* [EXERCISE GOAL] Repeat the listing in full, exactly as it stands.

* [INFORMATION SUPPLIED]

------------------------------------------------------------

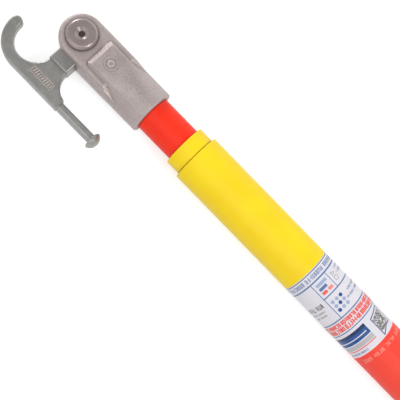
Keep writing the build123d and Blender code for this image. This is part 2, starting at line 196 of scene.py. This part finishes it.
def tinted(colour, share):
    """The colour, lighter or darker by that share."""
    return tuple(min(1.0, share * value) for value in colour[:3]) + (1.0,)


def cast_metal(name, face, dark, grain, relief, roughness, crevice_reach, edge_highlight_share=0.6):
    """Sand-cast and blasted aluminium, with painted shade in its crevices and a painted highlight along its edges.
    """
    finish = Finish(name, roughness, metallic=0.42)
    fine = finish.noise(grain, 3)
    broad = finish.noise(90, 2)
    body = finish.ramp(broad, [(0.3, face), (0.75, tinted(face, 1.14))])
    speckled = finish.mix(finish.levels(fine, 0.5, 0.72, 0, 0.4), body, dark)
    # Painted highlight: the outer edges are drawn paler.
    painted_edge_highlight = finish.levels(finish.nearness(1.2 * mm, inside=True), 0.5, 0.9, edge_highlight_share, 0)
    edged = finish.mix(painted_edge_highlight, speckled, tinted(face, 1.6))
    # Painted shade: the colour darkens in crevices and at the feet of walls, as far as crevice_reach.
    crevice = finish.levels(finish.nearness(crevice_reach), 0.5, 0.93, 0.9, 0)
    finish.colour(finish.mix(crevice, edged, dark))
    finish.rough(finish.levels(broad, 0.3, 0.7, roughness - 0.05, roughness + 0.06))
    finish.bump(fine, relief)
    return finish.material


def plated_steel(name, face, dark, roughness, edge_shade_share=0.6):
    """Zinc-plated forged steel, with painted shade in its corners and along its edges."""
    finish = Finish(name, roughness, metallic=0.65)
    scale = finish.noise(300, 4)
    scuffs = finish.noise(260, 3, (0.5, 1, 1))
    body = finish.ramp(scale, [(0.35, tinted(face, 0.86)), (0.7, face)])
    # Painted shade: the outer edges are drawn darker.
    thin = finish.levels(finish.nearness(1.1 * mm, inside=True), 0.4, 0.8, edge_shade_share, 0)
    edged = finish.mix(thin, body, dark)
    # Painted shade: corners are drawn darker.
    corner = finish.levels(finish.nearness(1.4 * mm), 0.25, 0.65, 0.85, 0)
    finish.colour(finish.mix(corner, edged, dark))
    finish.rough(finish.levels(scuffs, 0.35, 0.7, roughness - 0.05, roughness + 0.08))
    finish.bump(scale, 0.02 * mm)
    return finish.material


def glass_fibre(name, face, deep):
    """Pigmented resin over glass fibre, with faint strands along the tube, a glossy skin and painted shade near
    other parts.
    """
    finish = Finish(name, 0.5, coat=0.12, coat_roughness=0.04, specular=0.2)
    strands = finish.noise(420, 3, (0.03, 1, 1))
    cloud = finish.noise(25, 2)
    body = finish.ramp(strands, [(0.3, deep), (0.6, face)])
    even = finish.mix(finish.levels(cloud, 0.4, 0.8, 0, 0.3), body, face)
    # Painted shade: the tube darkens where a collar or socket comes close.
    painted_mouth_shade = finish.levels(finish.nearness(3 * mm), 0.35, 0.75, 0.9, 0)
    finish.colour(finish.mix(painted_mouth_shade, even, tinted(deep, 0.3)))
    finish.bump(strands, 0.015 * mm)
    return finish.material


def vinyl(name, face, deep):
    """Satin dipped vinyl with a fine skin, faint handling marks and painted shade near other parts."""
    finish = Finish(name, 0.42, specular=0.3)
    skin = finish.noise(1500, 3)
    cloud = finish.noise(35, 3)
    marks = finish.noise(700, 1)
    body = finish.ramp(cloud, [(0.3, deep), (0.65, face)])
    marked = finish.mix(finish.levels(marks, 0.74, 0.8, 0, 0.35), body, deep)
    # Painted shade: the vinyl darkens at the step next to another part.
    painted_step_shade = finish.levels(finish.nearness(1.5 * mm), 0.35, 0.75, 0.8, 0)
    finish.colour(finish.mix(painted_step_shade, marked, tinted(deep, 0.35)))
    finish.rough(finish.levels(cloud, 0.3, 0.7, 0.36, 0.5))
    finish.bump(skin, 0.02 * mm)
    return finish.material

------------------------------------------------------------

* [OUTPUT OF THE EXERCISE]
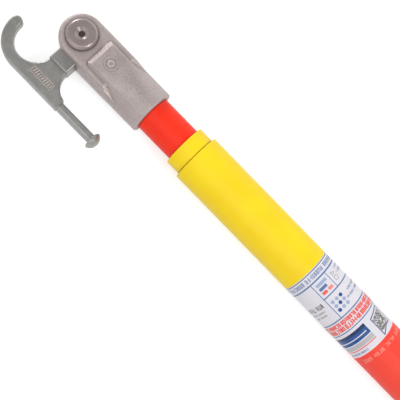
Keep writing the build123d and Blender code for this image. This is part 2, starting at line 196 of scene.py. This part finishes it.
def tinted(colour, share):
    """The colour, lighter or darker by that share."""
    return tuple(min(1.0, share * value) for value in colour[:3]) + (1.0,)


def cast_metal(name, face, dark, grain, relief, roughness, crevice_reach, edge_highlight_share=0.6):
    """Sand-cast and blasted aluminium, with painted shade in its crevices and a painted highlight along its edges.
    """
    finish = Finish(name, roughness, metallic=0.42)
    fine = finish.noise(grain, 3)
    broad = finish.noise(90, 2)
    body = finish.ramp(broad, [(0.3, face), (0.75, tinted(face, 1.14))])
    speckled = finish.mix(finish.levels(fine, 0.5, 0.72, 0, 0.4), body, dark)
    # Painted highlight: the outer edges are drawn paler.
    painted_edge_highlight = finish.levels(finish.nearness(1.2 * mm, inside=True), 0.5, 0.9, edge_highlight_share, 0)
    edged = finish.mix(painted_edge_highlight, speckled, tinted(face, 1.6))
    # Painted shade: the colour darkens in crevices and at the feet of walls, as far as crevice_reach.
    crevice = finish.levels(finish.nearness(crevice_reach), 0.5, 0.93, 0.9, 0)
    finish.colour(finish.mix(crevice, edged, dark))
    finish.rough(finish.levels(broad, 0.3, 0.7, roughness - 0.05, roughness + 0.06))
    finish.bump(fine, relief)
    return finish.material


def plated_steel(name, face, dark, roughness, edge_shade_share=0.6):
    """Zinc-plated forged steel, with painted shade in its corners and along its edges."""
    finish = Finish(name, roughness, metallic=0.65)
    scale = finish.noise(300, 4)
    scuffs = finish.noise(260, 3, (0.5, 1, 1))
    body = finish.ramp(scale, [(0.35, tinted(face, 0.86)), (0.7, face)])
    # Painted shade: the outer edges are drawn darker.
    thin = finish.levels(finish.nearness(1.1 * mm, inside=True), 0.4, 0.8, edge_shade_share, 0)
    edged = finish.mix(thin, body, dark)
    # Painted shade: corners are drawn darker.
    corner = finish.levels(finish.nearness(1.4 * mm), 0.25, 0.65, 0.85, 0)
    finish.colour(finish.mix(corner, edged, dark))
    finish.rough(finish.levels(scuffs, 0.35, 0.7, roughness - 0.05, roughness + 0.08))
    finish.bump(scale, 0.02 * mm)
    return finish.material


def glass_fibre(name, face, deep):
    """Pigmented resin over glass fibre, with faint strands along the tube, a glossy skin and painted shade near
    other parts.
    """
    finish = Finish(name, 0.5, coat=0.12, coat_roughness=0.04, specular=0.2)
    strands = finish.noise(420, 3, (0.03, 1, 1))
    cloud = finish.noise(25, 2)
    body = finish.ramp(strands, [(0.3, deep), (0.6, face)])
    even = finish.mix(finish.levels(cloud, 0.4, 0.8, 0, 0.3), body, face)
    # Painted shade: the tube darkens where a collar or socket comes close.
    painted_mouth_shade = finish.levels(finish.nearness(3 * mm), 0.35, 0.75, 0.9, 0)
    finish.colour(finish.mix(painted_mouth_shade, even, tinted(deep, 0.3)))
    finish.bump(strands, 0.015 * mm)
    return finish.material


def vinyl(name, face, deep):
    """Satin dipped vinyl with a fine skin, faint handling marks and painted shade near other parts."""
    finish = Finish(name, 0.42, specular=0.3)
    skin = finish.noise(1500, 3)
    cloud = finish.noise(35, 3)
    marks = finish.noise(700, 1)
    body = finish.ramp(cloud, [(0.3, deep), (0.65, face)])
    marked = finish.mix(finish.levels(marks, 0.74, 0.8, 0, 0.35), body, deep)
    # Painted shade: the vinyl darkens at the step next to another part.
    painted_step_shade = finish.levels(finish.nearness(1.5 * mm), 0.35, 0.75, 0.8, 0)
    finish.colour(finish.mix(painted_step_shade, marked, tinted(deep, 0.35)))
    finish.rough(finish.levels(cloud, 0.3, 0.7, 0.36, 0.5))
    finish.bump(skin, 0.02 * mm)
    return finish.material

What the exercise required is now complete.